Opinion: Take care with ultimatums to determined wives
My husband loves me. I know this because he told me as much the other day right before he told me I couldn’t do something.
I know, right? I just looked at him for a moment then laughed.
Let me just say, though, that I know where he was coming from. I have six Christmas trees in storage. But none of them are in Brookhaven, and that left us without a tree in our little apartment at The Inez.
So the other day we drove past St. Andrew’s Thrift Store and I spotted a tree outside for sale. It was a beauty, probably 6 feet with lights on it and as big around as Ol’ St. Nick himself.
I got all giddy and turned to Brett. That’s when he delivered his “I love you, but you’re not buying that tree” speech.

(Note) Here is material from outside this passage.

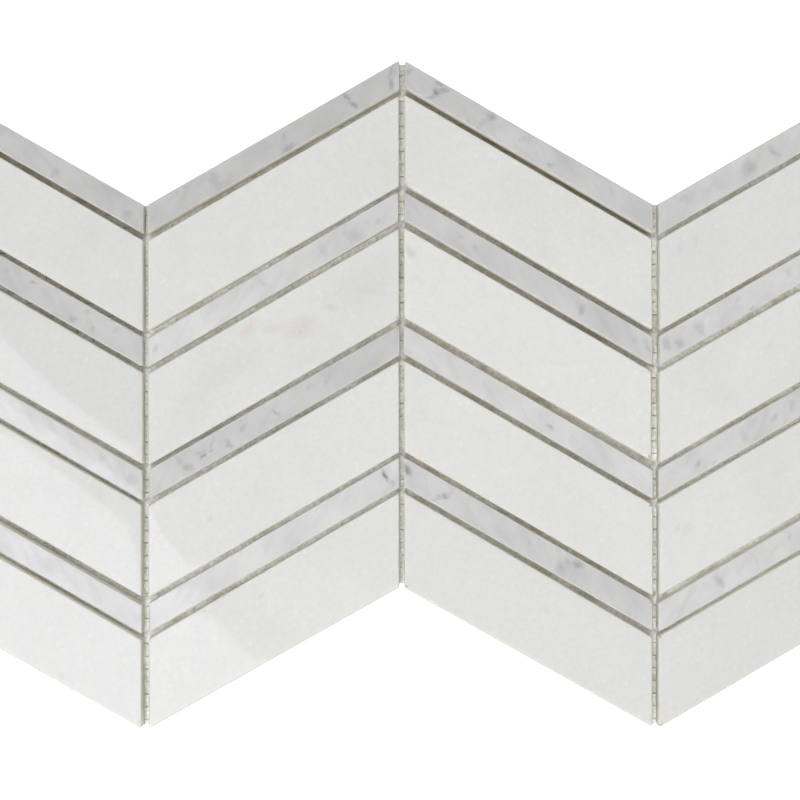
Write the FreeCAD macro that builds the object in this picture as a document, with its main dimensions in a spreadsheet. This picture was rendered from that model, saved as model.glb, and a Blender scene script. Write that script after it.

We went about our business and then stopped in the thrift store on our way home. (One of the benefits of living at Inez is being next door to a thrift store.)
Brett didn’t find any new “old” books so he headed upstairs.
I asked the sales lady how much the tree cost.
“Fifteen dollars,” she said.
I cringed. I’d expected her to say $50 or more. I mean, really, it was like a $200 tree that I’d seen at Lowe’s. It would have been easy to tell her no.
I paused, hearing Brett’s words in my head. “You’re not buying that tree.”
“That’s a good price, but I kind of promised my husband I wouldn’t buy the tree,” I told her.
“If you’ll take it,” the cashier said, “I’ll give it to you. I just don’t have room for it.”
Neither did I, but it looks very pretty in our living room.
I didn’t buy the tree, Brett. Happy?